The Suns used two draft picks on young front court players in this year’s draft: Marquese Chriss and Dragan Bender. Chriss is starting, and predictably struggling at 19 years old and raw. The Suns appear to see things there, however, as he continues to get playing time. Bender has not been playing, and doing poorly when he has gotten out there, but he was also the fourth pick in the draft.
There is no doubt the Suns would be happy to move on from veteran Tyson Chandler and his contract, but at 34 years old and up and down over the last few seasons, how much is left? 34 year olds whose contracts run through 2019 are probably not good acuisitions for the Timberwolves, to put it mildly. I will remark, however, that he’s having a useful season, and the Suns are a pretty good rebounding team largely thanks to Chandler. He’s the type of veteran who could actually help the Wolves if he just was cheaper.
Alex Len is a little lost in the shuffle, a pure center who will be an RFA this summer, coming off his rookie deal. He’s been fairly undistinguished as a pro, and doesn’t bring anything to the table that the Wolves aren’t already getting.

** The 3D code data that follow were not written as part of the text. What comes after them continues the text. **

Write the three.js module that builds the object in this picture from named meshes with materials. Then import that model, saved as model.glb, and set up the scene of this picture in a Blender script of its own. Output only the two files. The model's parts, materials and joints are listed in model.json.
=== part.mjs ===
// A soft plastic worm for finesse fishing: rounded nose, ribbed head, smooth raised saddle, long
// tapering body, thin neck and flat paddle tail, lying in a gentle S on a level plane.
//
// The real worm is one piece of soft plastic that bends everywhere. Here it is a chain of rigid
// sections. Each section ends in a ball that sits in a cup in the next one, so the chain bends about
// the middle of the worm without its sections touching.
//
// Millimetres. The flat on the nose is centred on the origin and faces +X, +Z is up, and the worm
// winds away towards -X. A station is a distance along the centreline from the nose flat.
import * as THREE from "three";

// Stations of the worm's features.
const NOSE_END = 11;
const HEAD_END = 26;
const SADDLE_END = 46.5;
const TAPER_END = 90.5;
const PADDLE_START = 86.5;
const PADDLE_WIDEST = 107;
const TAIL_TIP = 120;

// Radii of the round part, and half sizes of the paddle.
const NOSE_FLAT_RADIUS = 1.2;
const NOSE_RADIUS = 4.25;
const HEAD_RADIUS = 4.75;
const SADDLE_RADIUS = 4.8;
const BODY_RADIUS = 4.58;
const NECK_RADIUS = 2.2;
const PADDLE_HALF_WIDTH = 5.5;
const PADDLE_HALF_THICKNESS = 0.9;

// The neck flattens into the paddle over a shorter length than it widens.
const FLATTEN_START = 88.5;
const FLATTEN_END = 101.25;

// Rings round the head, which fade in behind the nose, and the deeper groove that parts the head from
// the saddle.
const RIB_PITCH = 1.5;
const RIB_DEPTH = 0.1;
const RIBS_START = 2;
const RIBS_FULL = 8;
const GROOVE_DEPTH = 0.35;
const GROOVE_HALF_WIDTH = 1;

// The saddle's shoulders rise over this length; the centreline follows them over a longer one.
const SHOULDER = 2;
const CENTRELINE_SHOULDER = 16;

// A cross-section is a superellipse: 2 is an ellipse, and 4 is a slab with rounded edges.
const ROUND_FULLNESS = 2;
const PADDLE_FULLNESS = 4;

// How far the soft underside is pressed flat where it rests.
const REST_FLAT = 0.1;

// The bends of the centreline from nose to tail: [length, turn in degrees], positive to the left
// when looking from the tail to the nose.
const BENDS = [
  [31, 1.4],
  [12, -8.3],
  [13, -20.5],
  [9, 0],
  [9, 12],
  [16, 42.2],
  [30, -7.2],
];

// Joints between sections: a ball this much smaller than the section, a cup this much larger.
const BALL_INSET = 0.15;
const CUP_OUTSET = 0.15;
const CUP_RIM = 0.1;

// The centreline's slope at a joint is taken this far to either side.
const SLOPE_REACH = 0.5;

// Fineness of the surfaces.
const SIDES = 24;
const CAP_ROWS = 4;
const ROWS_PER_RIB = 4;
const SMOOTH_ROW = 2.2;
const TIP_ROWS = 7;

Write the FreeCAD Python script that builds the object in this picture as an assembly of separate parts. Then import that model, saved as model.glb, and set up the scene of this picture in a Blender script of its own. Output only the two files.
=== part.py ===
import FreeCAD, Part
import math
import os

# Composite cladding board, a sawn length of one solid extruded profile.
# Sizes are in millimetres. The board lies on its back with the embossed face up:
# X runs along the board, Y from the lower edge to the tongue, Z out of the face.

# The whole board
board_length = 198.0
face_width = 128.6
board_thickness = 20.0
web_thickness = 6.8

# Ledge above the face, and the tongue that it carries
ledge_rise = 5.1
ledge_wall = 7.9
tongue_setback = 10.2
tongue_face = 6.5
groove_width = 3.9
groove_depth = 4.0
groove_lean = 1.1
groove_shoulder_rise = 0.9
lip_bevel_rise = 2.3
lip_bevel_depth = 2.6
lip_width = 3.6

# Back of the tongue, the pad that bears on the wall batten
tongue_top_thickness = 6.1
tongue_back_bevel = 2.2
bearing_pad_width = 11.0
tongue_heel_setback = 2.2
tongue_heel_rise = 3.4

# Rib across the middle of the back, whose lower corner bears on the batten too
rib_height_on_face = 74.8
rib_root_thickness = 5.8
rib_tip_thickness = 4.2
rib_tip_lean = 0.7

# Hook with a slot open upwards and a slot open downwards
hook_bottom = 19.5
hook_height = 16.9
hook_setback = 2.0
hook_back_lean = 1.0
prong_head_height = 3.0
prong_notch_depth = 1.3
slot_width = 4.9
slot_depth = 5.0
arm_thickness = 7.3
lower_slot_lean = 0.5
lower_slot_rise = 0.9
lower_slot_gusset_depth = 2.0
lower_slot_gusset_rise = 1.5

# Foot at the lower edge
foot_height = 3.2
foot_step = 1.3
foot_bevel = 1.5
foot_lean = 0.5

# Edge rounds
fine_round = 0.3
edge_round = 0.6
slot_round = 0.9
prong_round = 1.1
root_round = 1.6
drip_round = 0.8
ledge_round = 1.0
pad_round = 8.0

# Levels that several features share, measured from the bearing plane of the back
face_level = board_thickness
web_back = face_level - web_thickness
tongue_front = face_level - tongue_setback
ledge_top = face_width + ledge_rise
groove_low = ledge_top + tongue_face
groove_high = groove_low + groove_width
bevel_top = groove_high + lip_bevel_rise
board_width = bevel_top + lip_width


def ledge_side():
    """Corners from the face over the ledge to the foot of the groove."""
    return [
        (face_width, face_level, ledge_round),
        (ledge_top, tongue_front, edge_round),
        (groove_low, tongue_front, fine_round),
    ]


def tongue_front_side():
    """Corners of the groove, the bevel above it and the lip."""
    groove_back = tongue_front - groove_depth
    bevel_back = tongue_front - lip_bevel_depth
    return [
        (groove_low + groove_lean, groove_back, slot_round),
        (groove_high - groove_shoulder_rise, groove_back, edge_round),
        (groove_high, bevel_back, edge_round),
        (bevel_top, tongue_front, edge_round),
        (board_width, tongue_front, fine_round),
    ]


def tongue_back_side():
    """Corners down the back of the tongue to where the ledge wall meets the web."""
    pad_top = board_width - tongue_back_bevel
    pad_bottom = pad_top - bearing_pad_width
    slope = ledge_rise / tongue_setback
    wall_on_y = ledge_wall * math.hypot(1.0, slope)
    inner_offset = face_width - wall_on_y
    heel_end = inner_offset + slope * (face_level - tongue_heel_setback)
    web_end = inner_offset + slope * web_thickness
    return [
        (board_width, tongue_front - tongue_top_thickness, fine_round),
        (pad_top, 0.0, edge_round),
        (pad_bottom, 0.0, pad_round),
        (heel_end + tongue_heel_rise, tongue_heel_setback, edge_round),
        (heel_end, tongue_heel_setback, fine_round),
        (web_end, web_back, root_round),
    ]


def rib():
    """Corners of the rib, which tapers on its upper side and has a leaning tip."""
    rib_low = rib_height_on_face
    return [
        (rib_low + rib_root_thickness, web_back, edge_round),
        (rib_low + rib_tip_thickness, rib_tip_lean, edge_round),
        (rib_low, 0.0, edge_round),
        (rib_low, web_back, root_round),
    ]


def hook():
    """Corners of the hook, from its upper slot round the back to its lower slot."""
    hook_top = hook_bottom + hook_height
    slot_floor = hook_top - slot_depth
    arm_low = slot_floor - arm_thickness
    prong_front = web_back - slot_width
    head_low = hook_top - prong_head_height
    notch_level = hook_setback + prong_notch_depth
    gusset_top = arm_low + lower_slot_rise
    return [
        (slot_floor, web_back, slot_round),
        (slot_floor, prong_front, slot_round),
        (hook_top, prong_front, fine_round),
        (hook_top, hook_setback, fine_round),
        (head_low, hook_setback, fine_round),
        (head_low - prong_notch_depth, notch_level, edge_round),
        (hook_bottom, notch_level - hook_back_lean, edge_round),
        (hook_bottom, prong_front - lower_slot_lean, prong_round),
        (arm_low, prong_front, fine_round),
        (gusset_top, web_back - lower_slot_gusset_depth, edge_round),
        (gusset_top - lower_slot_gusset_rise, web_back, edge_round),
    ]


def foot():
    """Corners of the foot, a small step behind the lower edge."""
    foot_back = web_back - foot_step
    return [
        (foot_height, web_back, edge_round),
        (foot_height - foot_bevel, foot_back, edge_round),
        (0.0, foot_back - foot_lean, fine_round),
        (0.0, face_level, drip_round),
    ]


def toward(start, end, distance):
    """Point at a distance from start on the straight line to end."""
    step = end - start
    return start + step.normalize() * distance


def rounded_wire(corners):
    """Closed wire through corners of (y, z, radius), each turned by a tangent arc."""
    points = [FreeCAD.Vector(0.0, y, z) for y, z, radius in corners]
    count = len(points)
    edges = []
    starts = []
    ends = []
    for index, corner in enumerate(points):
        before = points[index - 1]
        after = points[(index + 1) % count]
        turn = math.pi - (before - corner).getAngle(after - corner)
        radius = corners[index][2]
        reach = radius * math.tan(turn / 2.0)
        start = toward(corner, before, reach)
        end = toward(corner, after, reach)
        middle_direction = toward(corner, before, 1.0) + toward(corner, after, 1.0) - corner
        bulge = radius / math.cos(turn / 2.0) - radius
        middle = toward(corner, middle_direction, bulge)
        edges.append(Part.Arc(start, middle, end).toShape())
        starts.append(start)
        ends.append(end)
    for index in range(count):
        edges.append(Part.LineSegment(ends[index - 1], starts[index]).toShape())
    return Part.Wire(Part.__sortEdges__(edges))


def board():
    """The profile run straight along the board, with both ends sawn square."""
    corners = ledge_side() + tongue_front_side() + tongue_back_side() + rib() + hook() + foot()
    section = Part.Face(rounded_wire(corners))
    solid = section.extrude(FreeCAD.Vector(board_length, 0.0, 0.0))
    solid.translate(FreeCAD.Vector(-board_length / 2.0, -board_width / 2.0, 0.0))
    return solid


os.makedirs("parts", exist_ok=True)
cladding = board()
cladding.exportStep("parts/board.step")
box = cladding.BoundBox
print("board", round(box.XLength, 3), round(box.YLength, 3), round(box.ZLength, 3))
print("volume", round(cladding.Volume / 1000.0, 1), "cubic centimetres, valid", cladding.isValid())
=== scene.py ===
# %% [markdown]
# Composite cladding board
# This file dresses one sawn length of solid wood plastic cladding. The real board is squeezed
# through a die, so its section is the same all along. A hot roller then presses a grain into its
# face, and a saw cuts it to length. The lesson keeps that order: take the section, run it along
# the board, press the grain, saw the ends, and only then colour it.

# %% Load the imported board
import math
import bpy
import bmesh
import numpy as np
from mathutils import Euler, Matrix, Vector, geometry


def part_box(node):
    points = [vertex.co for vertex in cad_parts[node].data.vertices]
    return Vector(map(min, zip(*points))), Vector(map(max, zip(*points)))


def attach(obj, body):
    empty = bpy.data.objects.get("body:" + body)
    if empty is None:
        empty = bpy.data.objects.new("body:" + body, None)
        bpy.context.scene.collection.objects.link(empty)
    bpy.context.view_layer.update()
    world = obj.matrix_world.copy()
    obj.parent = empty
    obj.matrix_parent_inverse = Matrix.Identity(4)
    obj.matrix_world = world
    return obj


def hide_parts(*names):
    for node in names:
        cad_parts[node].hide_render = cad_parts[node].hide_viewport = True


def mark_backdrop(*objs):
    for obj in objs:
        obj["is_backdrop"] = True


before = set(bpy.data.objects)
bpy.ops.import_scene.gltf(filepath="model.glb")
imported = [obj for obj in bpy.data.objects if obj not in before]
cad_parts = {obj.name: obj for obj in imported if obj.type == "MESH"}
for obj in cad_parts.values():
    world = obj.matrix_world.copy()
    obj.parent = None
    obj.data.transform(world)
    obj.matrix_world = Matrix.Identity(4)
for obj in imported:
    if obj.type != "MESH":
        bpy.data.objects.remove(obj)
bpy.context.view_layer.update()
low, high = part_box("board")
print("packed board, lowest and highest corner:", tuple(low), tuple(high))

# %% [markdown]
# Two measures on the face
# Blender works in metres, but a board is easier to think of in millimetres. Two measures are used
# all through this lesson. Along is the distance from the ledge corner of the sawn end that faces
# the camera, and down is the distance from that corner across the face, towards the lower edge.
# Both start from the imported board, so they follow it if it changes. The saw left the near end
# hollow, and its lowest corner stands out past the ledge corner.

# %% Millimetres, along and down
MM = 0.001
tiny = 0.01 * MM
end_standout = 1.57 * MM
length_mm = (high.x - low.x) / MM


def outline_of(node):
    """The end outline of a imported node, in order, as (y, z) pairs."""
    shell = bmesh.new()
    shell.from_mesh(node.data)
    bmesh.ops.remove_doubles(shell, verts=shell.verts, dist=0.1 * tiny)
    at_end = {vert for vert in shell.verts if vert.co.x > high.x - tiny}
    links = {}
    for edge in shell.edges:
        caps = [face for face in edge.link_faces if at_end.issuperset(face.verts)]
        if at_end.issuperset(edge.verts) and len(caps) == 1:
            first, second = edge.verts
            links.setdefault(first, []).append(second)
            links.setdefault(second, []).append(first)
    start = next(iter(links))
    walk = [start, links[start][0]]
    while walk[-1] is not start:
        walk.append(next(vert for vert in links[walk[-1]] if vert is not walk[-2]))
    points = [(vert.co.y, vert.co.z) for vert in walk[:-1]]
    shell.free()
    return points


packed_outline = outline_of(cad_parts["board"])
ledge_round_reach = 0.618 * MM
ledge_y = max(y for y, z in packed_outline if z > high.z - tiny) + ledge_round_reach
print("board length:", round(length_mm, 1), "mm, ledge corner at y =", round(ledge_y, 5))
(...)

The Suns also have a couple of the bigger wing types that I covet: P.J. Tucker and T.J. Warren. Tucker is older and a free agent this summer, and has struggled shooting it this season, but is a strong rebounder and defender from the wing spot. Warren is a higher usage player, but doesn’t do much else besides shoot. Tucker hits a sweet spot for me: a veteran defender at the wing who is physical and rebounds. If his three-point shooting reverts to his career 34 percent, he helps.
Are there any other players from these teams you are interested in? What would you give up to get someone? What are your thoughts on these rumors of the Wolves making calls?